Out on Zimmerman field in Minnesota, a 25,000-pound tractor named The Spirit chugs forward, reaches a corner, pivots, and heads back the opposite direction. It does this over and over, tracing a pattern out in the soil, looking more like a large block than a regular tractor. Right now it is discing, creating a seed bed to prep the soil for planting; it can also cut hay, administer weed electrocution, and a variety of other applications.

The catch? There’s no driver.

Autonomous tractor

The Spirit, autonomous tractor

The Spirit is one of the first autonomous tractors in production, and it’s being built right here in Fargo. It’s the product of a company called simply Autonomous Tractor Corporation.

“We’ve kind of been flying under the radar,” said Kraig Schulz, President and CEO of the company.

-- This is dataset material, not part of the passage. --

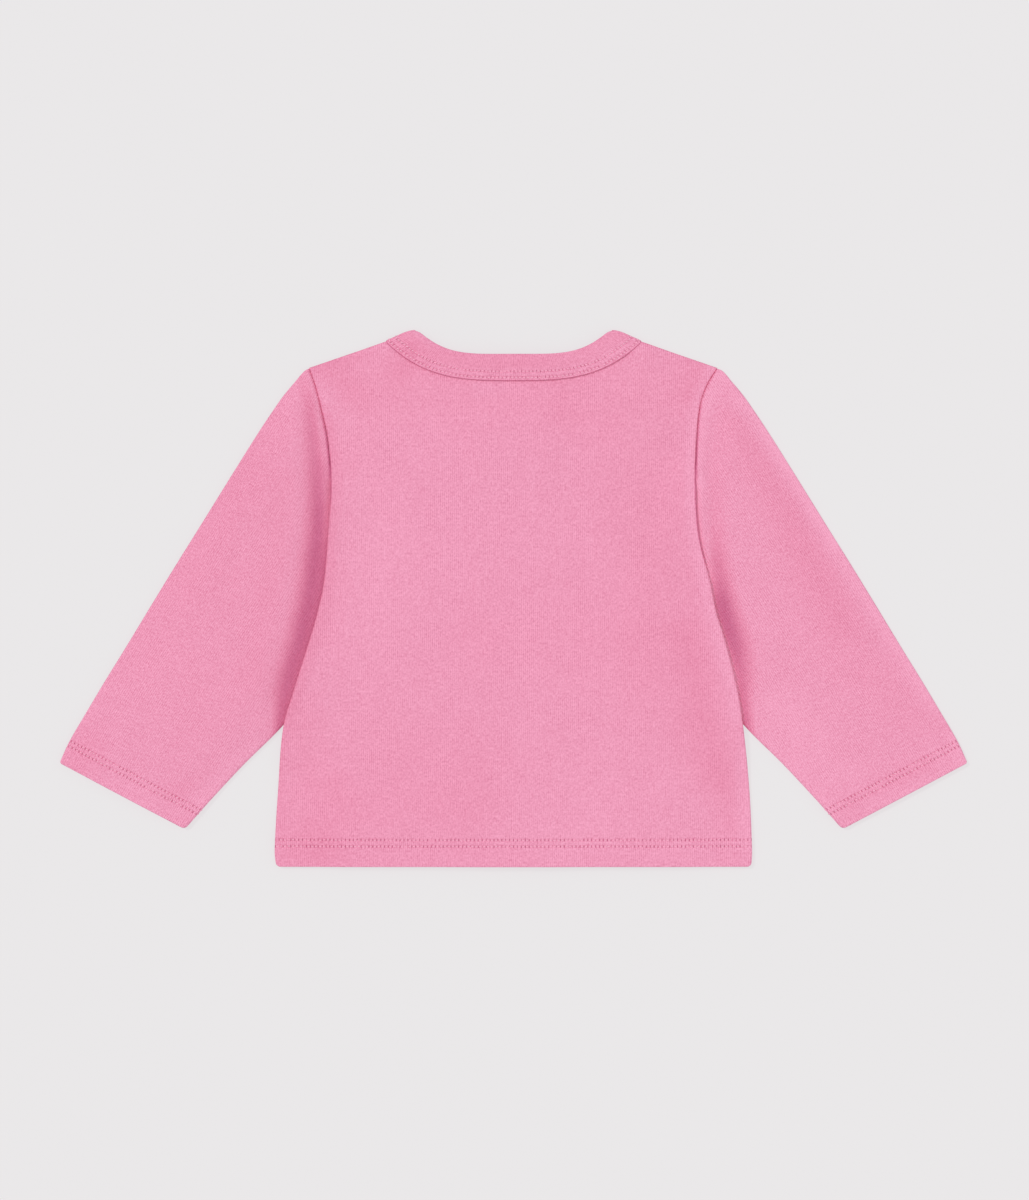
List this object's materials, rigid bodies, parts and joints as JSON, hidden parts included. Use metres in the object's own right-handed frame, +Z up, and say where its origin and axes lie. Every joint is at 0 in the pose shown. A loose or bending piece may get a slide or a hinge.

It started up in 2012 by Kraig’s stepfather, Terry Anderson, a serial tech entrepreneur of 40 years who has founded 8 companies – including Ancor Communications which sold for 2 billion in 2000. The idea of The Spirit came after they kept hearing complaints from relatives and regional farmers about labor problems, tractor prices and tractor design.

“Our family has deep roots in agriculture,” Schulz said. “In ag, when you gotta plant, you gotta plant now, within a 5 day period. That’s challenging, because you never know when those 5 days are going to happen. All those neighbors are trying to do it the same time, and there’s not enough labor to go around.”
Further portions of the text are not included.